** START Data segment **

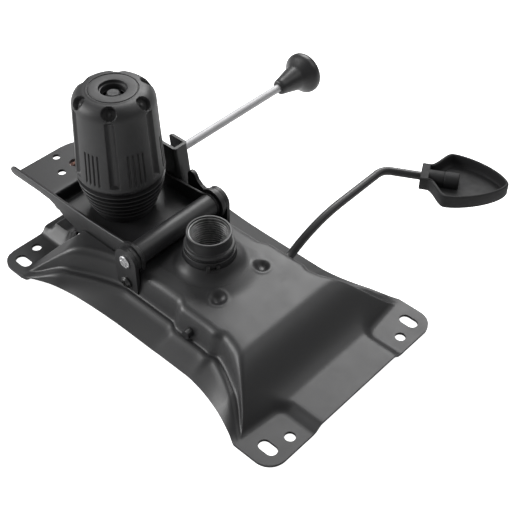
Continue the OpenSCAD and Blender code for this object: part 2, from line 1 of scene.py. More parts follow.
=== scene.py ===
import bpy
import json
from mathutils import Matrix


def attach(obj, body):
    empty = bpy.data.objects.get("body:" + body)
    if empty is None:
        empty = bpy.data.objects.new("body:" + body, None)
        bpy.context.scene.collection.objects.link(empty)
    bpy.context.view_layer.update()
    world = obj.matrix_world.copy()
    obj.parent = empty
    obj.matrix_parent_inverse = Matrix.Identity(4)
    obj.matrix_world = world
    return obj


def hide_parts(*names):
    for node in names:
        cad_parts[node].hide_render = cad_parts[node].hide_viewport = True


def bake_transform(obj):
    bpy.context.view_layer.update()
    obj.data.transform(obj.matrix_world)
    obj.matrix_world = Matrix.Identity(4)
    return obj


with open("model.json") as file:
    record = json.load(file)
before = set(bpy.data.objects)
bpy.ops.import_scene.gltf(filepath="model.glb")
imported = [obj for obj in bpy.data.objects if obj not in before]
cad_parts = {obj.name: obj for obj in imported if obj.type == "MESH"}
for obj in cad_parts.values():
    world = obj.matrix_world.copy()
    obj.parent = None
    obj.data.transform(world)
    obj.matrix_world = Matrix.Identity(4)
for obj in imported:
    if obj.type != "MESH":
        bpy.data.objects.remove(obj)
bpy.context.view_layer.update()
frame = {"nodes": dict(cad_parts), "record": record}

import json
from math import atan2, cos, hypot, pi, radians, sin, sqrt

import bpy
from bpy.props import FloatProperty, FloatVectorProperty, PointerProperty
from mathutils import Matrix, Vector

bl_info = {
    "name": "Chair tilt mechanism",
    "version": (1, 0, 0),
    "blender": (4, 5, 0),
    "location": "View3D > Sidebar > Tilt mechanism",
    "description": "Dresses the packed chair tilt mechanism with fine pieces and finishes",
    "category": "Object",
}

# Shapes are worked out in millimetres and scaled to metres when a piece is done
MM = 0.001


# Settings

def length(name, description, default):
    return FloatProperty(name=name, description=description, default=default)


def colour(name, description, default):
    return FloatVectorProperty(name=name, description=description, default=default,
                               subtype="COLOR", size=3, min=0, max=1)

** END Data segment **

Your task is to repeat the data exactly, with nothing left out.

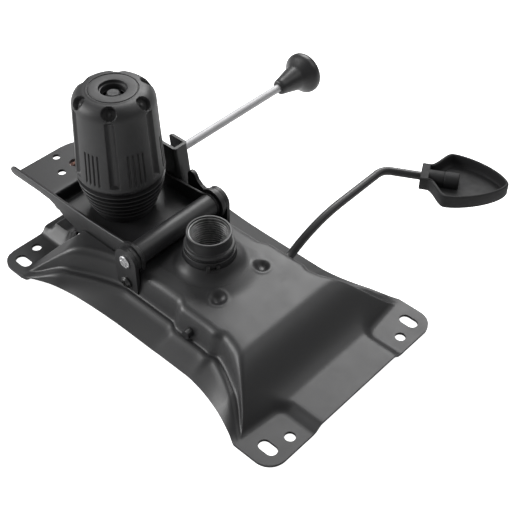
Continue the OpenSCAD and Blender code for this object: part 2, from line 1 of scene.py. More parts follow.
=== scene.py ===
import bpy
import json
from mathutils import Matrix


def attach(obj, body):
    empty = bpy.data.objects.get("body:" + body)
    if empty is None:
        empty = bpy.data.objects.new("body:" + body, None)
        bpy.context.scene.collection.objects.link(empty)
    bpy.context.view_layer.update()
    world = obj.matrix_world.copy()
    obj.parent = empty
    obj.matrix_parent_inverse = Matrix.Identity(4)
    obj.matrix_world = world
    return obj


def hide_parts(*names):
    for node in names:
        cad_parts[node].hide_render = cad_parts[node].hide_viewport = True


def bake_transform(obj):
    bpy.context.view_layer.update()
    obj.data.transform(obj.matrix_world)
    obj.matrix_world = Matrix.Identity(4)
    return obj


with open("model.json") as file:
    record = json.load(file)
before = set(bpy.data.objects)
bpy.ops.import_scene.gltf(filepath="model.glb")
imported = [obj for obj in bpy.data.objects if obj not in before]
cad_parts = {obj.name: obj for obj in imported if obj.type == "MESH"}
for obj in cad_parts.values():
    world = obj.matrix_world.copy()
    obj.parent = None
    obj.data.transform(world)
    obj.matrix_world = Matrix.Identity(4)
for obj in imported:
    if obj.type != "MESH":
        bpy.data.objects.remove(obj)
bpy.context.view_layer.update()
frame = {"nodes": dict(cad_parts), "record": record}

import json
from math import atan2, cos, hypot, pi, radians, sin, sqrt

import bpy
from bpy.props import FloatProperty, FloatVectorProperty, PointerProperty
from mathutils import Matrix, Vector

bl_info = {
    "name": "Chair tilt mechanism",
    "version": (1, 0, 0),
    "blender": (4, 5, 0),
    "location": "View3D > Sidebar > Tilt mechanism",
    "description": "Dresses the packed chair tilt mechanism with fine pieces and finishes",
    "category": "Object",
}

# Shapes are worked out in millimetres and scaled to metres when a piece is done
MM = 0.001


# Settings

def length(name, description, default):
    return FloatProperty(name=name, description=description, default=default)


def colour(name, description, default):
    return FloatVectorProperty(name=name, description=description, default=default,
                               subtype="COLOR", size=3, min=0, max=1)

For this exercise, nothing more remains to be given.